Sem a preocupação de uma visão unitária, não só entre as partes da pintura, mas entre a atividade artística e a vida como um todo, as pinturas alcançam um frescor insuspeito, além de uma real força decorativa, que acaba revelando a verdade dos impulsos do artista na concepção da obra. Essa verdade é, suspeitamos, algo aproximado da velha paixão da pequena burguesia pelo dispêndio honesto do próprio tempo, em que o hobby e o lazer são as duas balizas mais visíveis, hábito cada vez mais arraigado desde Paris de meados do século XIX. E é justamente esse tempo usado de forma livre que agora, em tempos de conhecimento do outro, da diferença, e principalmente das reivindicações desses segmentos, ganha nuanças antes insuspeitas na discussão de seu próprio direito de existir. A afirmação desse direito, e da despretensão de seu usufruto, ao nosso ver, é responsável por muito da qualidade da melhor pintura contemporânea, herdeira dessas manifestações sociais que se escancararam na Europa capitalista no século XIX. Podemos notá-lo tanto em seu aspecto muitas vezes de pesquisa íntima como Tuymans, como no seu decorativismo despretensioso em Henrique Oliveira.

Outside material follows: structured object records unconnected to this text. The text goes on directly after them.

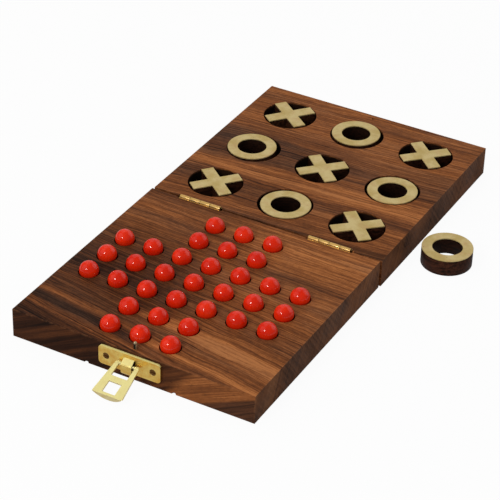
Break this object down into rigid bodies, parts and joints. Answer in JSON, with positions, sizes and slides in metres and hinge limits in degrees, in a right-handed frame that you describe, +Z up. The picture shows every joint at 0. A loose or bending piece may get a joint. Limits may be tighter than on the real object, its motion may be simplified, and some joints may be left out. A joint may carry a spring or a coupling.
{
  "type": "folding tic-tac-toe board",
  "caption": "Folding hardwood board lying open: crosses and rings in round wells on one leaf, balls in sockets on the other, with brass hinges and a loop latch.",
  "frame": {"origin": "centre of the front leaf's underside", "axes": "+X to the right along the seam, +Y from the front leaf to the back leaf, +Z up out of the playing faces"},
  "size_m": [0.1584, 0.2717, 0.0206],
  "materials": {
    "board_wood": "oiled dark hardwood with streaked grain, satin",
    "piece_wood": "dark hardwood, sawn and oiled, satin",
    "piece_brass": "brushed pale brass sheet with fine scratches",
    "fitting_brass": "polished yellow brass sheet",
    "screw_brass": "turned brass, slightly tarnished",
    "ball_red": "glossy opaque red"
  },
  "bodies": {
    "front_half": {"front_leaf": "board_wood", "hinge_left_front_flap": "fitting_brass", "hinge_right_front_flap": "fitting_brass", "hinge_left_pin": "screw_brass", "hinge_right_pin": "screw_brass", "hinge_front_screws": "screw_brass", "latch_plate": "fitting_brass", "latch_screws": "screw_brass", "locating_pin": "screw_brass"},
    "back_half": {"back_leaf": "board_wood", "hinge_left_back_flap": "fitting_brass", "hinge_right_back_flap": "fitting_brass", "hinge_back_screws": "screw_brass", "catch_plate": "fitting_brass", "catch_screws": "screw_brass"},
    "loop": {"latch_loop": "fitting_brass"},
    "cross_1": {"cross_1_body": "piece_wood", "cross_1_face": "piece_brass"},
    "cross_2": {"cross_2_body": "piece_wood", "cross_2_face": "piece_brass"},
    "cross_3": {"cross_3_body": "piece_wood", "cross_3_face": "piece_brass"},
    "cross_4": {"cross_4_body": "piece_wood", "cross_4_face": "piece_brass"},
    "cross_5": {"cross_5_body": "piece_wood", "cross_5_face": "piece_brass"},
    "ring_1": {"ring_1_body": "piece_wood", "ring_1_face": "piece_brass"},
    "ring_2": {"ring_2_body": "piece_wood", "ring_2_face": "piece_brass"},
    "ring_3": {"ring_3_body": "piece_wood", "ring_3_face": "piece_brass"},
    "ring_4": {"ring_4_body": "piece_wood", "ring_4_face": "piece_brass"},
    "ring_5": {"ring_5_body": "piece_wood", "ring_5_face": "piece_brass"},
    "ball_1": {"ball_1": "ball_red"},
    "ball_2": {"ball_2": "ball_red"},
    "ball_3": {"ball_3": "ball_red"},
    "ball_4": {"ball_4": "ball_red"},
    "ball_5": {"ball_5": "ball_red"},
    "ball_6": {"ball_6": "ball_red"},
    "ball_7": {"ball_7": "ball_red"},
    "ball_8": {"ball_8": "ball_red"},
    "ball_9": {"ball_9": "ball_red"},
    "balls_front_1": {"balls_front_1": "ball_red"},
    "balls_front_2": {"balls_front_2": "ball_red"},
    "balls_back_1": {"balls_back_1": "ball_red"},
    "balls_back_2": {"balls_back_2": "ball_red"},
    "balls_left_1": {"balls_left_1": "ball_red"},
    "balls_left_2": {"balls_left_2": "ball_red"},
    "balls_right_1": {"balls_right_1": "ball_red"},
    "balls_right_2": {"balls_right_2": "ball_red"}
  },
  "joints": [
    {"name": "fold", "type": "hinge", "parent": "front_half", "child": "back_half", "pos_m": [0, 0.0622, 0.015], "axis": [-1, 0, 0], "range_deg": [-150, 0]},
    {"name": "loop_swing", "type": "hinge", "parent": "front_half", "child": "loop", "pos_m": [0, -0.06415, 0.0088], "axis": [-1, 0, 0], "range_deg": [-70, 107.5]},
    {"name": "cross_1_lift", "type": "slide", "parent": "back_half", "child": "cross_1", "axis": [0, 0, 1], "range_m": [0, 0.02]},
    {"name": "cross_2_lift", "type": "slide", "parent": "back_half", "child": "cross_2", "axis": [0, 0, 1], "range_m": [0, 0.02]},
    {"name": "cross_3_lift", "type": "slide", "parent": "back_half", "child": "cross_3", "axis": [0, 0, 1], "range_m": [0, 0.02]},
    {"name": "cross_4_lift", "type": "slide", "parent": "back_half", "child": "cross_4", "axis": [0, 0, 1], "range_m": [0, 0.02]},
    {"name": "cross_5_lift", "type": "slide", "parent": "back_half", "child": "cross_5", "axis": [0, 0, 1], "range_m": [0, 0.02]},
    {"name": "ring_1_lift", "type": "slide", "parent": "back_half", "child": "ring_1", "axis": [0, 0, 1], "range_m": [0, 0.02]},
    {"name": "ring_2_lift", "type": "slide", "parent": "back_half", "child": "ring_2", "axis": [0, 0, 1], "range_m": [0, 0.02]},
    {"name": "ring_3_lift", "type": "slide", "parent": "back_half", "child": "ring_3", "axis": [0, 0, 1], "range_m": [0, 0.02]},
    {"name": "ring_4_lift", "type": "slide", "parent": "back_half", "child": "ring_4", "axis": [0, 0, 1], "range_m": [0, 0.02]},
    {"name": "ring_5_lift", "type": "slide", "parent": "front_half", "child": "ring_5", "axis": [0, 0, 1], "range_m": [0, 0.02]},
    {"name": "ball_1_lift", "type": "slide", "parent": "front_half", "child": "ball_1", "axis": [0, 0, 1], "range_m": [0, 0.02]},
    {"name": "ball_2_lift", "type": "slide", "parent": "front_half", "child": "ball_2", "axis": [0, 0, 1], "range_m": [0, 0.02]},
    {"name": "ball_3_lift", "type": "slide", "parent": "front_half", "child": "ball_3", "axis": [0, 0, 1], "range_m": [0, 0.02]},
    {"name": "ball_4_lift", "type": "slide", "parent": "front_half", "child": "ball_4", "axis": [0, 0, 1], "range_m": [0, 0.02]},
    {"name": "ball_5_lift", "type": "slide", "parent": "front_half", "child": "ball_5", "axis": [0, 0, 1], "range_m": [0, 0.02]},
    {"name": "ball_6_lift", "type": "slide", "parent": "front_half", "child": "ball_6", "axis": [0, 0, 1], "range_m": [0, 0.02]},
    {"name": "ball_7_lift", "type": "slide", "parent": "front_half", "child": "ball_7", "axis": [0, 0, 1], "range_m": [0, 0.02]},
    {"name": "ball_8_lift", "type": "slide", "parent": "front_half", "child": "ball_8", "axis": [0, 0, 1], "range_m": [0, 0.02]},
    {"name": "ball_9_lift", "type": "slide", "parent": "front_half", "child": "ball_9", "axis": [0, 0, 1], "range_m": [0, 0.02]},
    {"name": "balls_front_1_lift", "type": "slide", "parent": "front_half", "child": "balls_front_1", "axis": [0, 0, 1], "range_m": [0, 0.02]},
    {"name": "balls_front_2_lift", "type": "slide", "parent": "front_half", "child": "balls_front_2", "axis": [0, 0, 1], "range_m": [0, 0.02]},
    {"name": "balls_back_1_lift", "type": "slide", "parent": "front_half", "child": "balls_back_1", "axis": [0, 0, 1], "range_m": [0, 0.02]},
    {"name": "balls_back_2_lift", "type": "slide", "parent": "front_half", "child": "balls_back_2", "axis": [0, 0, 1], "range_m": [0, 0.02]},
    {"name": "balls_left_1_lift", "type": "slide", "parent": "front_half", "child": "balls_left_1", "axis": [0, 0, 1], "range_m": [0, 0.02]},
    {"name": "balls_left_2_lift", "type": "slide", "parent": "front_half", "child": "balls_left_2", "axis": [0, 0, 1], "range_m": [0, 0.02]},
    {"name": "balls_right_1_lift", "type": "slide", "parent": "front_half", "child": "balls_right_1", "axis": [0, 0, 1], "range_m": [0, 0.02]},
    {"name": "balls_right_2_lift", "type": "slide", "parent": "front_half", "child": "balls_right_2", "axis": [0, 0, 1], "range_m": [0, 0.02]}
  ]
}
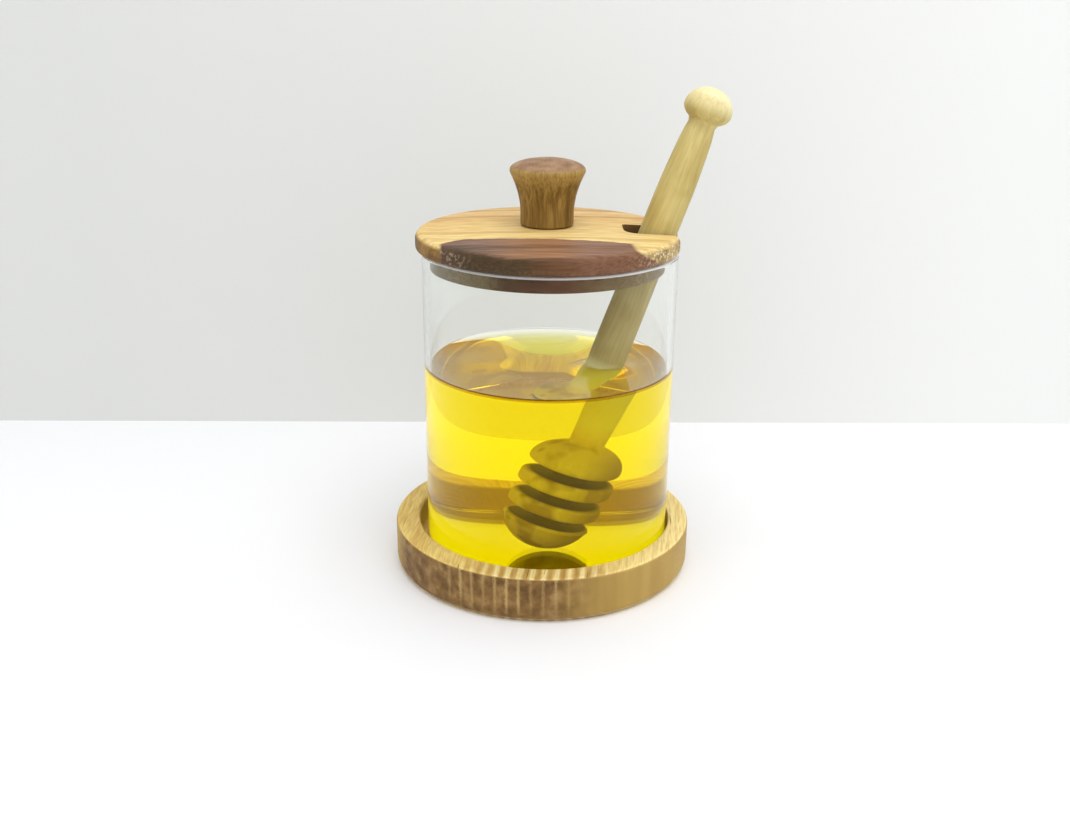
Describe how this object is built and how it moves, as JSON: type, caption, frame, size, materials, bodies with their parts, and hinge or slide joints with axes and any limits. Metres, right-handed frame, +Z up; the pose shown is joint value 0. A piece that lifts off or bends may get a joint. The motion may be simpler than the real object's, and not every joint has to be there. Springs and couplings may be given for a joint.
{
  "type": "honey jar",
  "caption": "Straight clear glass jar of honey standing in a round wooden coaster, closed by a notched wooden lid with a turned knob; a wooden honey dipper leans through the notch.",
  "frame": {"origin": "middle of the coaster's underside, which lies on z = 0", "axes": "+Z up along the jar, +X to the side the dipper leans to, which is the picture's right; the picture looks from -Y"},
  "size_m": [0.1111, 0.104, 0.1639],
  "materials": {
    "golden_wood": "oiled, satin",
    "streaked_wood": "oiled, satin",
    "brown_wood": "oiled, satin",
    "pale_wood": "bare, sanded",
    "clear_glass": "clear, polished",
    "honey": "clear, glossy"
  },
  "bodies": {
    "root": {"coaster": "golden_wood", "glass_jar": "clear_glass", "honey": "honey", "lid": "streaked_wood", "lid_knob": "brown_wood", "dipper": "pale_wood"}
  },
  "joints": []
}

Entretanto, nem todos os elementos da pintura de Oliveira fazem um elogio de sua própria classe e do seu uso do tempo da vida. A ausência de uma preocupação com o gosto ou, melhor dizendo, com o bom-gosto o afasta definitivamente da produção para inteligentsia pequeno-burguesa do tipo protagonizada por Woddy Allen, quase sempre alicerçados em uma má consciência de classe que muitas vezes beira ao pânico. O anti-moralismo dessas manifestações (na verdade de um moralismo de classe acirrado) é responsável por muito da tenuidade da produção cultural contemporânea, que acaba tendo de se alicerçar em todo o tipo de slogan anti-utópico (leia-se anti-socialista) para garantir o compromisso com seu próprio público que ele hipocritamente finge pressionar.

De qualquer forma, a obra de Oliveira, mesmo mediante os seus não desprezíveis limites (e talvez por causa deles mesmos), trata o espectador como alguém que considera o que está vendo um artefato feito por um indivíduo dentro dos limites de seu tempo, sua classe e sua sociedade. O que por si só – em uma época que oscila entre a curadoria temática e a propaganda do extermínio da diferença – é bastante salutar.

ROCHA, Rafael Campos: “Sobre a obra de Henrique Oliveira”
Texto não publicado, São Paulo, 2006.